In a study of 19,932 patients with 21,918 person-years of follow-up, researchers found no significant difference between patients treated with epoetin alfa (EPO) and darbepoetin alfa (DPO) with respect to overall and cardiovascular mortality, nonfatal myocardial infarction (MI), stroke, and a composite of cardiovascular death, nonfatal MI, and nonfatal stroke, investigators reported in the American Journal of Kidney Diseases (2015;66:106-113).
For the study, Wolfgang C. Winkelmayer, MD, MPH, ScD, of Baylor College of Medicine in Houston, and colleagues included patients initiating HD at independent and hospital-based U.S. facilities. Each facility switching from EPO to DPO was matched for location, profit status, and facility type with 1 EPO-using facility. Of the 508 facilities that switched from EPO to DPO, 492 were matched with a similar EPO-using facility. The study population included 10,467 patients (52.5%) receiving EPO and 9,465 (47.5%) receiving DPO.

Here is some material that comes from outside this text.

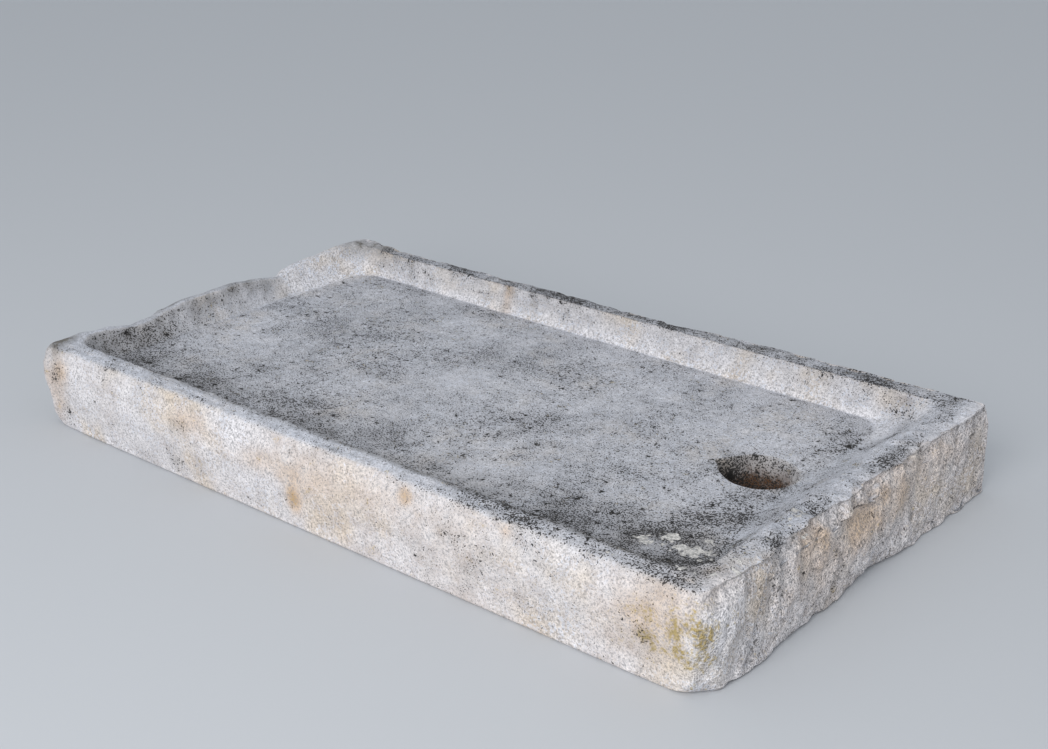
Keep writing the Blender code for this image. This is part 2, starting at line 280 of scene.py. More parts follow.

The researchers acknowledged that their study was not randomized, so residual confounding remains a possibility. They pointed out, however, that they used an “intuitive quasi-experimental approach that mimicked a cluster-randomized trial in which facilities rather than individual patients are randomly assigned to receiving one treatment or another.”
Another limitation is related the fact that DPO is not widely used in the United States. It previously has been shown that large dialysis chains use EPO almost exclusively, so the researchers restricted their study to independent and hospital-based facilities, they explained. Whether their results generalize to other healthcare settings, such as chain dialysis facilities, or to other countries is unknown, they wrote.